Club president Edward Keating was successful in bringing the prestigious International League of Press Clubs to Denver in 1906. The membership of several thousand elected him as their 1907 president.
The national and international attention earned by the Denver Press Club helped draw attention to Denver for the 1908 National Democratic Convention. Candidate William J. Bryan was a frequent visitor to the Denver Press Club. With several hundred reporters and editors covering the convention, the Denver Press Club served dual purposes as press headquarters and organizers of the convention's social entertainment.

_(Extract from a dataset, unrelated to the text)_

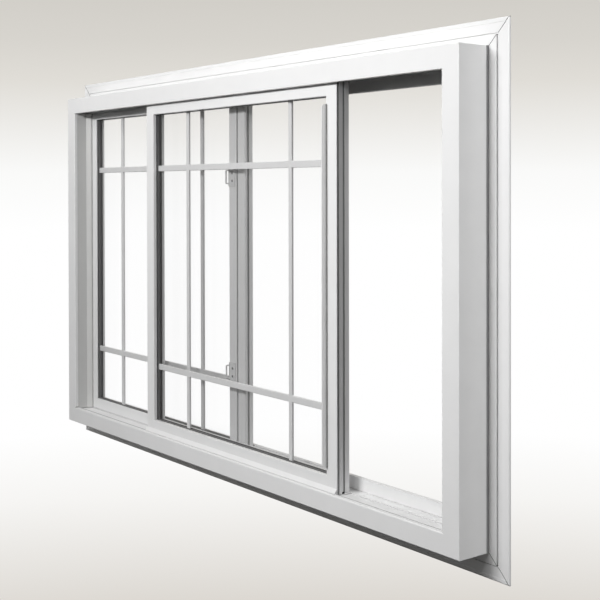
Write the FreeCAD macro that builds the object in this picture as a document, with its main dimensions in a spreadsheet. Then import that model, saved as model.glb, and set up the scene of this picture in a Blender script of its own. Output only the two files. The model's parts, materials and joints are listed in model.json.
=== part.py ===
import FreeCAD, Part
import os

import Sketcher

os.makedirs("parts", exist_ok=True)
doc = FreeCAD.newDocument("SlidingWindow")

# The driving dimensions, in millimetres. Each row of the sheet is a size, its alias and what it is.
sheet = doc.addObject("Spreadsheet::Sheet", "Sizes")


class Measure:
    """A length that knows its value now and the sheet expression it comes from."""

    def __init__(self, value, text):
        self.value = float(value)
        self.text = text

    def joined(self, sign, other, value):
        return Measure(value, "(%s %s %s)" % (self.text, sign, measure(other).text))

    def __add__(self, other):
        return self.joined("+", other, self.value + measure(other).value)

    def __sub__(self, other):
        return self.joined("-", other, self.value - measure(other).value)

    def __mul__(self, factor):
        return self.joined("*", factor, self.value * measure(factor).value)

    def __truediv__(self, factor):
        return self.joined("/", factor, self.value / measure(factor).value)

    def __neg__(self):
        return Measure(-self.value, "(0 - %s)" % self.text)


def measure(number):
    """Any plain number as a measure."""
    return number if isinstance(number, Measure) else Measure(number, repr(float(number)))


sheetRows = []


def size(alias, value, note):
    """Write one driving dimension into the sheet and give it back as a measure."""
    row = len(sheetRows) + 1
    sheetRows.append(alias)
    sheet.set("A%d" % row, note)
    sheet.set("B%d" % row, repr(float(value)))
    sheet.setAlias("B%d" % row, alias)
    return Measure(value, "Sizes.%s" % alias)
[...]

After wearing out their welcome at most of the leading hotels in Denver, the board of directors decided to sell their boarding-house investment property at 1330 Glenarm Place and build a permanent "press clubhouse" in 1925. The building was designed by architects Merill H. and Burnham Hoyt, the latter of whom also designed the Denver Public Library, Daniels & Fisher department store, and the Red Rocks Amphitheater.
In 1986, the club building was honored by the Denver Landmark Preservation Commission with the club's designation as a Historic Landmark. The Society for Professional Journalists designed the Denver Press Club as one of their recipients as a "significant historical place in journalism" in 2008.
The Denver Press Club was built by Francis Kirchof for approximately $50,000, paid mostly with the sale of Who's Who in the Rockies. The self-promotion book enabled local dignitaries to have their photographs and biographies published in the gold-leaf, leather-bound book for a modest payment.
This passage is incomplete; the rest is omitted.